In a new report covering Sino-Burmese relations, the Brussels-based NGO said that Beijing’s influence on the Burmese junta is clearly limited, a fact highlighted by the Burmese government forces’ invasion of the Kokang region, an act that caused some 37,000 refugees to flee to China.


Chinese Vice President Xi Jinping, left, holds a welcoming ceremony in honor of Gen Maung Aye, right, vice-chairman of Burma’s ruling junta at the Great Hall of the People in Beijing on June 16, 2009. (Photo: www.english.cpc.people.com.cn)
Titled “China’s Myanmar Dilemma,” the ICG report was written by ICG staffers in Beijing, Jakarta and Brussels.



“Simply calling on Beijing to apply more pressure is unlikely to result in change,” the ICG report said. “The insular and nationalistic leaders in the military government do not take orders from anyone, including Beijing.”

It said that “after two decades of failed international approaches to Myanmar [Burma], Western countries and China must find better ways to work together to push for change in the military-ruled nation.”

The Kokang conflict highlighted the complexity of China’s relationship with Burma, and that Beijing was unable to dissuade the Burmese generals from launching their bloody campaign, said the report.

It also noted that the relation between Beijing and Naypyidaw is “best characterized as a marriage of convenience rather than a love match.”

ICG, which is frequently contracted to advise world bodies such as the UN, the EU and the World Bank, said that while China sees major problems with the status quo [in Burma], particularly with regard to economic policy and ethnic issues, Beijing’s preferred solution is a gradual adjustment of policy by a strong central government, not federalism or liberal democracy, and certainly not regime change.
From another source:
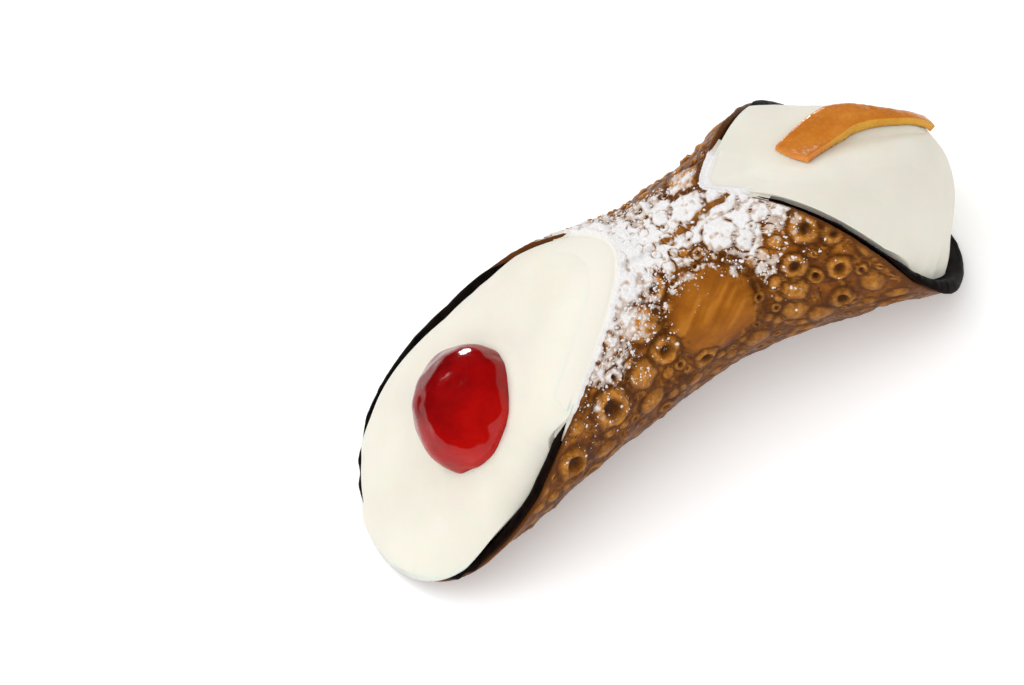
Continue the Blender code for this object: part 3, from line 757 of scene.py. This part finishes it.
def build_sugar(spots):
    """Crust of icing sugar that lies on the top of the tube, worn through along a ragged edge."""
    columns = np.linspace(SUGAR_SPAN[0], SUGAR_SPAN[1], SUGAR_COLUMNS)
    u, angle = np.meshgrid(SUGAR_REACH * steps(*SUGAR_RINGS), columns, indexing="ij")
    points, normal, base, moved, fields = crust_surface(u, angle, spots)
    cover = sugar_cover(moved, base, fields)
    lumps = 0.5 + 0.5 * layered_noise(base, 1.1 * MM, 71, 3)
    fine = noise(base, 0.35 * MM, 74)
    thick = SUGAR_THICK * np.clip(cover, -0.6, 1.0) * (0.55 + 0.75 * np.clip(lumps, 0.0, 1.3))
    thick = thick + 0.05 * MM * fine
    thick = np.where(cover < 0.02, np.minimum(thick, -0.04 * MM), thick)
    surface = points + thick[..., None] * normal
    near, near_cover, near_creamy = sugar_lap(-1.0, columns, surface[0], spots)
    far, far_cover, far_creamy = sugar_lap(1.0, columns, surface[-1], spots)
    surface = np.concatenate([near[::-1], surface, far])
    creamy = np.concatenate([near_creamy[::-1], 0.0 * cover, far_creamy])
    cover = np.concatenate([near_cover[::-1], cover, far_cover])
    faces = grid_quads(len(surface), SUGAR_COLUMNS, closed=False)
    faces = faces[(cover.ravel()[faces] > -0.05).any(axis=1)]
    used = np.unique(faces)
    renumber = np.full(surface.shape[0] * surface.shape[1], -1)
    renumber[used] = np.arange(len(used))
    return new_piece("icing_sugar", surface.reshape(-1, 3)[used], renumber[faces], None,
                     {"cover": cover.ravel()[used], "creamy": creamy.ravel()[used]})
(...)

The ICG noted in its report that unstable Burmese factors on the Chinese border, such insurgency, drugs and diseases, affect China’s interests in the country.

It said that Beijing’s interest in Burma was mainly economic.

However, to highlight the close ties, the report said that from 2003 to June 2009, leaders of the Chinese government and the Burmese junta met 30 times, 15 of which were after the Burmese regime’s brutal crackdown on peaceful demonstrators in September 2007.

ICG has published two reports regarding Burma within the last two months. A report titled, “Myanmar: Towards the Elections” was released on August 20. It said the 2010 elections are likely to create opportunities for generational and institutional changes despite major shortcomings.

However, it questioned whether the elections could solve the conflict in Burma, including the clashes at the Sino-Burmese border.